Commercial real estate projects particularly suffer from infrastructure bottlenecks, which increase construction costs and reduce investment attractiveness.
Without major improvements in infrastructure, the long-term sustainability of Nepal’s real estate growth remains uncertain.
8. Natural Disaster Vulnerability
Nepal is highly vulnerable to earthquakes, floods, and landslides. The devastating 2015 earthquake exposed serious weaknesses in construction quality and urban planning.
Although awareness regarding earthquake-resistant construction has increased, many buildings still fail to meet proper safety standards. Climate change has further intensified flooding and landslide risks, threatening both urban and rural property markets.
Developers and homeowners must increasingly consider disaster resilience and sustainable construction practices.
9. Market Slowdown and Declining Transactions
Recent years have witnessed declining property transactions across Nepal. Reports show sharp drops in land registrations and reduced government revenue from real estate activities.
Factors such as economic slowdown, stricter monetary policy, reduced purchasing power, and uncertainty in regulations have weakened market confidence. Many buyers are delaying investments due to fears of price corrections and unstable economic conditions.

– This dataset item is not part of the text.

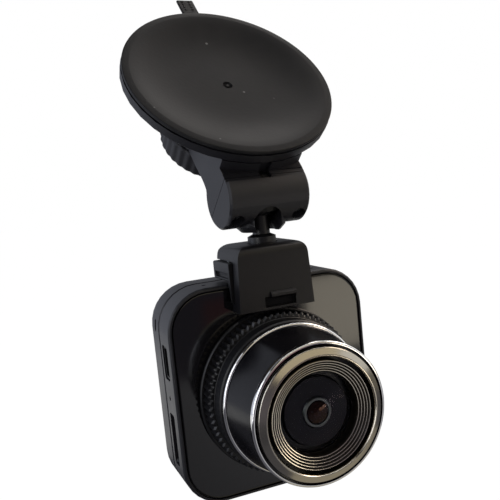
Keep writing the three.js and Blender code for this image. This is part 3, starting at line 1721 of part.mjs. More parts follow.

At the same time, inflated land prices in certain urban areas continue to create concerns about a potential real estate bubble.
Conclusion
Nepal’s real estate sector remains a vital pillar of the national economy, contributing significantly to employment, banking, construction, and government revenue. However, the industry faces serious challenges including policy uncertainty, financing constraints, speculative pricing, weak infrastructure, legal complexities, and disaster vulnerability.
To ensure sustainable growth, Nepal must focus on improving urban planning, strengthening legal systems, promoting affordable housing, modernizing infrastructure, and encouraging investment in productive sectors alongside real estate. Transparent governance and stable policies will be essential to restoring investor confidence and creating a healthier, more balanced property market for the future.